Een DVD biedt ook tal van geavanceerde
mogelijkheden zoals meervoudige hoeken,
meervoudige talen en kinderbeveiliging.
DVD-RW (pagina 6)
Een DVD-RW is een opneembare en
herschrijfbare disc van hetzelfde formaat als
een DVD VIDEO. Een DVD-RW kan
worden opgenomen in twee verschillende
standen: VR-stand en Video-stand. Een
DVD-RW die is opgenomen in de Video-
stand, heeft hetzelfde formaat als een DVD
VIDEO, terwijl de inhoud van een disc die is
opgenomen in de VR-stand (Video
Recording) kan worden geprogrammeerd en
bewerkt.
DVD+RW (pagina 6)
Een DVD+RW (plus RW) is een opneembare
en herschrijfbare disc. Het formaat dat voor
DVD+RW wordt gebruikt, is vergelijkbaar
met het DVD VIDEO formaat.
Filmsoftware, videosoftware (pagina 71)
DVD's kunnen film- of videosoftware
bevatten. DVD's met filmsoftware bevatten
hetzelfde aantal beelden (24 frames per
seconde) als in bioscopen wordt gebruikt.

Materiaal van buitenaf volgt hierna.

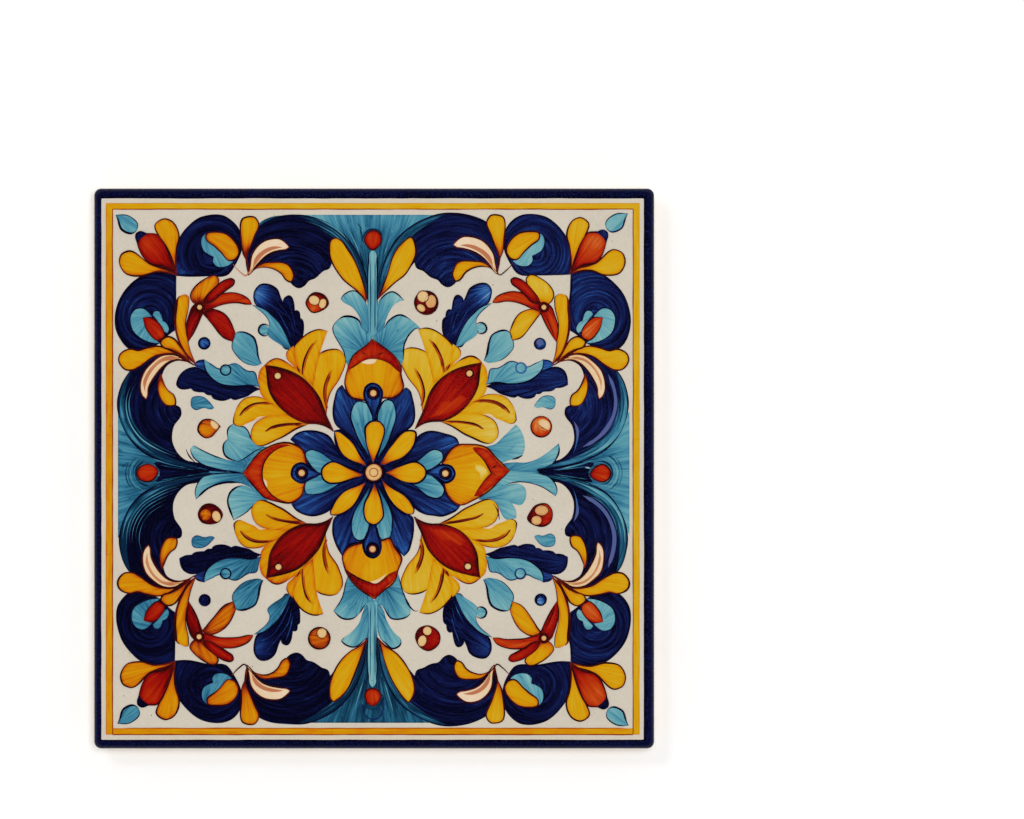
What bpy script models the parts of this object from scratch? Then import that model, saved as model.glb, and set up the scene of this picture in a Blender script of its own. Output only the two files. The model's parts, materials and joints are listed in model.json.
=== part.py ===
"""Talavera wall tile: one pressed, glazed and fired ceramic body.

The tile lies on its back with the glazed face up. Units are metres, +Z is up, and the origin
is the middle of the back, in the plane that the tile rests on.
"""

import math
import random

import bmesh
import bpy
import numpy as np

# Driving dimensions
TILE_SIDE = 0.1524  # across the glazed face: six inches
TILE_THICK = 0.0080
BACK_SIDE = 0.1504  # the pressed sides taper, so the back is a little smaller than the face
LIP_HEIGHT = 0.0032  # upright lip under the face, which meets the grout joint
CORNER_RADIUS = 0.0019  # of the square, seen from above
FACE_ROUND = 0.0012  # rolled edge of the glazed face
BACK_CHAMFER = 0.0005  # worn arris round the back

# Keyed back: a flat rim round a field of scooped dents that the mortar grips
RIM_WIDTH = 0.0056
DENT_DEPTH = 0.00055  # of the deepest dents
DENT_FIELD_CELLS = 57  # grid cells along each side of the dented field
DENT_SEED = 7
# Each row is half length, half width and how many dents of that size are tried
DENT_SIZES = (
    (0.0062, 0.0044, 90),
    (0.0048, 0.0030, 260),
    (0.0034, 0.0022, 520),
    (0.0021, 0.0015, 700),
)
DENT_OVERLAP = 0.80  # how near two dents may come, as a share of their mean size
DENT_FAN_CENTRE = (0.033, 0.026)  # the long dents fan out from about this point
DENT_FAN_SCATTER = 0.9  # radians

# Finishes
BISQUE_COLOUR = (0.60, 0.41, 0.24, 1.0)
GLAZE_COLOUR = (0.66, 0.60, 0.47, 1.0)


def clear_scene():
    """Remove whatever the scene holds."""
    for old in list(bpy.data.objects):
        bpy.data.objects.remove(old, do_unlink=True)


def make_material(name, colour, roughness):
    """A plain Principled material."""
    material = bpy.data.materials.new(name)
    material.use_nodes = True
    shader = material.node_tree.nodes["Principled BSDF"]
    shader.inputs["Base Color"].default_value = colour
    shader.inputs["Roughness"].default_value = roughness
    shader.inputs["Metallic"].default_value = 0.0
    material.diffuse_color = colour
    return material


def field_half():
    """Half the side of the dented field."""
    return BACK_SIDE / 2 - RIM_WIDTH


def lay_out_dents():
    """Scatter the dents from large to small, each as (x, y, half length, half width, angle, depth)."""
    rng = random.Random(DENT_SEED)
    dents = []
    for half_length, half_width, tries in DENT_SIZES:
        for _ in range(tries):
            long = half_length * rng.uniform(0.75, 1.15)
            wide = half_width * rng.uniform(0.8, 1.15)
            reach = field_half() - 0.85 * wide
            x = rng.uniform(-reach, reach)
            y = rng.uniform(-reach, reach)
            fan = math.atan2(y - DENT_FAN_CENTRE[1], x - DENT_FAN_CENTRE[0])
            angle = fan + rng.uniform(-DENT_FAN_SCATTER, DENT_FAN_SCATTER)
            depth = DENT_DEPTH * rng.uniform(0.6, 1.0)
            mean = (long + wide) / 2
            clear = all(
                math.hypot(x - d[0], y - d[1]) > DENT_OVERLAP * (mean + (d[2] + d[3]) / 2)
                for d in dents
            )
            if clear:
                dents.append((x, y, long, wide, angle, depth))
    return dents


def dent_depth_at(x, y, dents):
    """How deep the back is dented at a point: the deepest of the scoops that cover it."""
    cx, cy, long, wide, angle, depth = dents.T
    along = (x - cx) * np.cos(angle) + (y - cy) * np.sin(angle)
    across = (y - cy) * np.cos(angle) - (x - cx) * np.sin(angle)
    radius_squared = (along / long) ** 2 + (across / wide) ** 2
    scoops = depth * np.clip(1 - radius_squared**2, 0, None)
    return float(scoops.max())


def loop_edges(bm, height):
    """The edges that lie in one level plane."""
    return [
        edge
        for edge in bm.edges
        if all(abs(vert.co.z - height) < 1e-6 for vert in edge.verts)
    ]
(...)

DVD's met videosoftware, zoals drama of
comedies op de televisie, bevatten 30 frames/
60 velden (25 frames/50 velden) per seconde.
Hoofdstuk (pagina 10)
Delen van een beeld of een muziekstuk die
korter zijn dan titels. Een titel bestaat uit
verscheidene hoofdstukken. Sommige discs
bevatten geen hoofdstukken.
86
Index (CD)/Video Index (VIDEO CD)
(pagina 10)
Een getal waarmee een track wordt
opgesplitst zodat u makkelijk een bepaald
punt op een CD of VIDEO CD kunt vinden.
Sommige discs bevatten geen index.
Interlace-formaat (pagina 71)
Met het interlace-formaat worden de regels
van een beeld om en om weergegeven als
afzonderlijke "velden". Dit is de
standaardmethode voor het weergeven van
beelden op de televisie. De velden met een
even nummer geven de even regels van een
beeld weer en de oneven velden geven de
oneven regels van een beeld weer.
MPEG audio (pagina 25, 78)
Internationaal codeersysteem voor het
comprimeren van digitale audiosignalen
goedgekeurd door ISO/IEC. MPEG 1 is
compatibel met maximum 2-kanaals stereo.
MPEG 2, dat met DVD's wordt gebruikt, is
compatibel met 7.1-kanaals surround.
Progressief formaat (pagina 71)
In tegenstelling tot het interlace-formaat
waarbij de regels van een beeld (veld) om en
om worden weergegeven om één frame te
maken, wordt in het progressieve formaat het
volledige beeld als een afzonderlijk frame
weergegeven. Dit houdt in dat in het
interlace-formaat 25 of 30 frames (50-60
velden) per seconde kunnen worden
weergegeven, terwijl er in het progressieve
formaat 50-60 frames per seconde kunnen
worden weergegeven. De algehele
beeldkwaliteit wordt verbeterd en stilstaande
beelden, tekst en horizontale lijnen worden
scherper weergegeven. Deze speler is
compatibel met het 525/625 progressieve
formaat.
Scène (pagina 10)
Op een VIDEO CD met PBC-functies zijn de
menuschermen, bewegende beelden en
stilstaande beelden opgesplitst in "scènes".